The salt seething cabins at Laesoe Saltworks
At Laesoe Salt we produces salt outdoors as well as indoors. We have two large cabins - in Danish known as seething cabins - one smaller and finally a DIY-area where especially the kids can test their skills as a salt maker at Laesoe.
The two large seething cabins are reconstructions. Or more accurately they are how we believe they may have looked in the Middle Ages. Ever since 1990 a series of excavations of former salt making cabins at Laesoe have been carried out by especially archeologists Jens Vellev and Hans Langballe in cooperation with a lot of young people, so we know how they looked fundamentally... But everything from 3 feet and up is pure guesswork - on a qualified level, though and based on knowledge on medieval architecture and German salt making cabins. But they work!
Some 15 cabins have been excavated and Laesoe is believed to harbor between 1500 and 2000 seething sites..!

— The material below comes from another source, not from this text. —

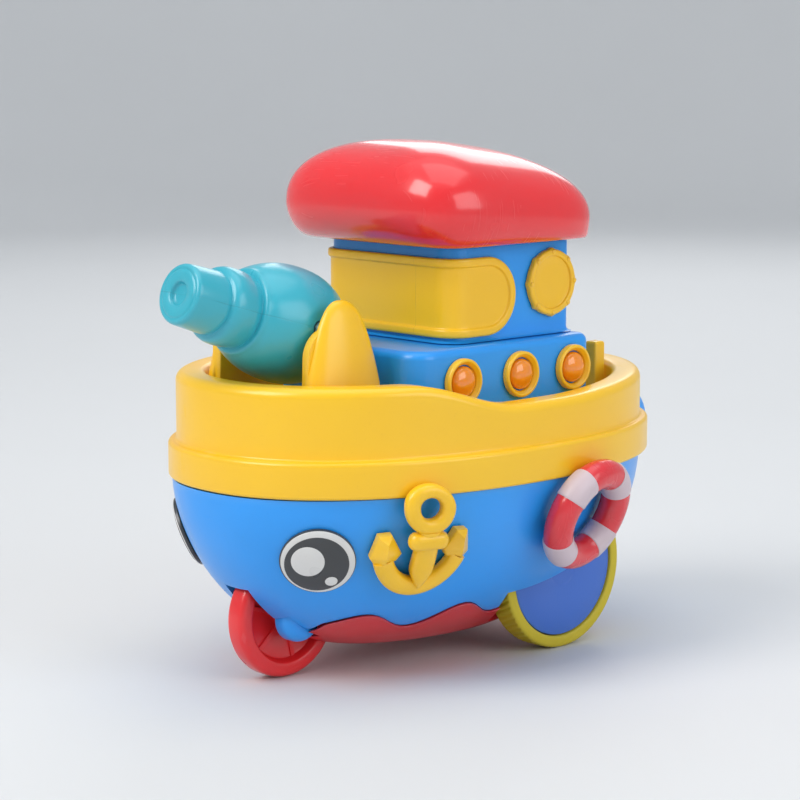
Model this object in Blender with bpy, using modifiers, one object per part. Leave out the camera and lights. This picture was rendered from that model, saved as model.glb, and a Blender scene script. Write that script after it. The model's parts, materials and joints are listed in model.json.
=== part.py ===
"""Press-and-go toy boat on three wheels, as an assembly of separate moulded and turned pieces.

Lengths are written in millimetres and turned into metres by MM. X runs to the bow, Y to port,
Z up. The origin is on the ground, under the middle of the boat's bounding box.
"""

import math

import bmesh
import bpy
from mathutils import Matrix, Vector

MM = 0.001

# ---------------------------------------------------------------- driving dimensions
GAP = 0.3  # air between neighbouring pieces
SIDES = ((1, "port"), (-1, "starboard"))
AROUND = 32  # points round a large moulding

# hull bowl: half-lengths to bow and stern and half-beam at its top edge
HULL_BOW, HULL_STERN, HULL_BEAM = 76.0, 70.9, 49.1
HULL_BOTTOM, HULL_TOP = 7.5, 53.7
HULL_BLUNT = 2.2  # plan exponent of every hull section
HULL_FLAT = (0.41, 0.12, 0.33)  # how much of bow, stern and beam is left at the bottom
HULL_CURVE = (1.90, 2.52, 1.52)  # how fast each swells above the bottom
HULL_WALL = 2.2

# rubbing strake, bulwark and deck, one yellow moulding
STRAKE_BOW, STRAKE_STERN, STRAKE_BEAM = 76.5, 73.5, 51.1
STRAKE_TOP = 63.4
BULWARK_INSET = 2.2
RIM_WIDTH = 8.0
RIM_BOW, RIM_WAIST, RIM_STERN = 82.0, 74.8, 77.5
DECK_TOP = 68.0
DECK_THICK = 2.0
HATCH = (-26.0, 16.0, 20.0)  # aft edge, fore edge and half-width of the hole in the deck

# superstructure
HOUSE_AFT, HOUSE_FORE, HOUSE_WIDE, HOUSE_TOP = -37.0, 30.0, 31.0, 88.4
HOUSE_CORNERS = (7.0, 3.2)  # plan radii of the bow and the stern corners
BRIDGE_AFT, BRIDGE_FORE, BRIDGE_WIDE, BRIDGE_TOP = -34.5, 12.0, 25.5, 116.0
BRIDGE_CORNERS = (6.0, 3.0)
CABIN_SOFT = 2.4
# hole in each cabin's top: aft and fore edge, half-width, corner radii
HOUSE_HOLE = (-13.2, -5.4, 4.2, (1.0, 1.0))
BRIDGE_HOLE = (-22.5, 0.0, 13.5, (1.0, 1.0))
SHELL = 2.0
PORTHOLE_X = (13.9, -8.1, -28.7)
PORTHOLE_Z = 79.5
PORTHOLE_R, LENS_R = 6.3, 4.2
ROUND_WINDOW = (-25.4, 102.9, 9.6)  # x, z, radius
WINDOW_END = -11.2  # where the wrap-round window's band ends on each side
WINDOW_Z, WINDOW_HALF, WINDOW_PROUD = 100.8, 10.7, 1.3
WINDOW_STEPS = (0.0, 0.03, 0.12, 0.28, 0.55, 1.0)  # rings of its round end, in half-heights

# roof, which is the press button
ROOF_X, ROOF_LONG, ROOF_WIDE = -7.2, 33.6, 35.8
ROOF_WAIST_Z, ROOF_TILT = 122.4, 0.069
ROOF_RISE, ROOF_RISE_TILT = 18.8, 0.067
ROOF_DROP = 7.6
ROOF_BLUNT = (8.0, 4.6)  # plan exponents of the mouth and of everything above it
ROOF_MOUTH = (-11.0, 28.8, 30.8)  # middle, half-length and half-width of the mouth
ROOF_WALL, ROOF_LIP = 2.0, 1.3
ROOF_LEVELS = (-1.0, -0.7, -0.25, 0.15, 0.5, 0.75, 0.9, 0.98)
PRESS_TRAVEL = 7.0

# running gear
REAR_X, REAR_R, REAR_FACE, REAR_WIDTH = -26.7, 22.7, 31.3, 8.0
FRONT_X, FRONT_R, FRONT_HALF = 50.6, 16.9, 3.3
FORK_R, FORK_Y, FORK_TOP = 6.4, 10.2, 42.0
TYRE_THICK = 3.3
WELL_R, WELL_INNER, WELL_OUTER = 24.9, 21.8, 33.5
WHEEL_SIDES = 28
AXLE_R = 1.5

# gear train, all shafts along Y; positions are (x, z)
MODULE = 0.9
RACK_MODULE = 0.9
AXLE_TEETH, PINION_TEETH, WHEEL_TEETH = 20, 8, 20
INPUT_TEETH, INPUT_WHEEL_TEETH, CLUTCH_TEETH = 10, 22, 8
RACK_X, RACK_HALF = -7.0, 2.6
REACH = MODULE * (AXLE_TEETH + PINION_TEETH) / 2  # a wheel's and a pinion's centre distance
IDLER_AT = (REAR_X + REACH, REAR_R)
FLY_AT = (IDLER_AT[0] + REACH * math.cos(0.3), REAR_R + REACH * math.sin(0.3))
INPUT_AT = (RACK_X + RACK_MODULE * INPUT_TEETH / 2, 44.5)
CLUTCH_SLIP = 0.6  # how far the clutch gear stands off the idler while the roof is up
SHAFT_R = 1.0
PLATE_Y, PLATE_THICK = 12.0, 2.0
PLATE_LOW, PLATE_HIGH, PLATE_AFT, PLATE_FORE = 15.0, 56.0, -31.0, 9.0
PILLARS = ((-25.0, 48.0), (7.0, 54.0), (6.6, 17.4))
PILLAR_R = 2.2
FLYWHEEL_R, FLYWHEEL_HALF, FLYWHEEL_Y = 9.8, 2.4, -7.5
RACK_LOW, RACK_TEETH_TOP, RACK_HIGH = 37.0, 57.6, 138.0
RACK_TEETH, RACK_DEEP = 7, 5.0
COLLAR_R, COLLAR_LOW, COLLAR_HIGH = 7.0, 126.0, 130.5
SPRING_R, SPRING_WIRE, SPRING_LOW, SPRING_HIGH, SPRING_TURNS = 8.0, 0.6, 89.6, 125.2, 6
SPRING_SIDES = 10  # straight runs in each turn
GUIDE_LOW, GUIDE_HIGH, GUIDE_HALF = 59.4, 65.6, 5.0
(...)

Vellev and Langballe's cabin from 1991
Our first seething cabin is named after Jens Vellev and Hans Langballe and is built as a combination of an employment project and an archeological experiment in 1991.
Young people from Laesoe Production School in close cooperation with a couple of highly skilled carpenters, some happy archeologists and last but not least some curious people of Laesoe were all in charge of building the first seething cabin of Laesoe Salt in 1991.
Vellec and Langballe's seething cabin is the one that most of our visitors expreience at first because this is where we tell our tales of Laesoe Salt, bishops, salt taxes, logging and trips of carousing to Germany to learn the trade from German salt makers...
Jens Hermand's cabin aka the merged cabin - from 1998...
The merged cabin - or Jens Hermand's cabin - was like the Vellev-Langballe cabin excavated in 1991. Jens Hermand's cabin is a true copy of a cabineacavated on Langeroen south of Laesoe Saltworks - far out on Roennerne where the saline ground water delivered the raw materials for the Middle Age's very first industry in Denmark.
Jens Hermand's cabin is larger than the Vellev-Langballe cabin and is used for some of our arrangements for school, companies and larger groups.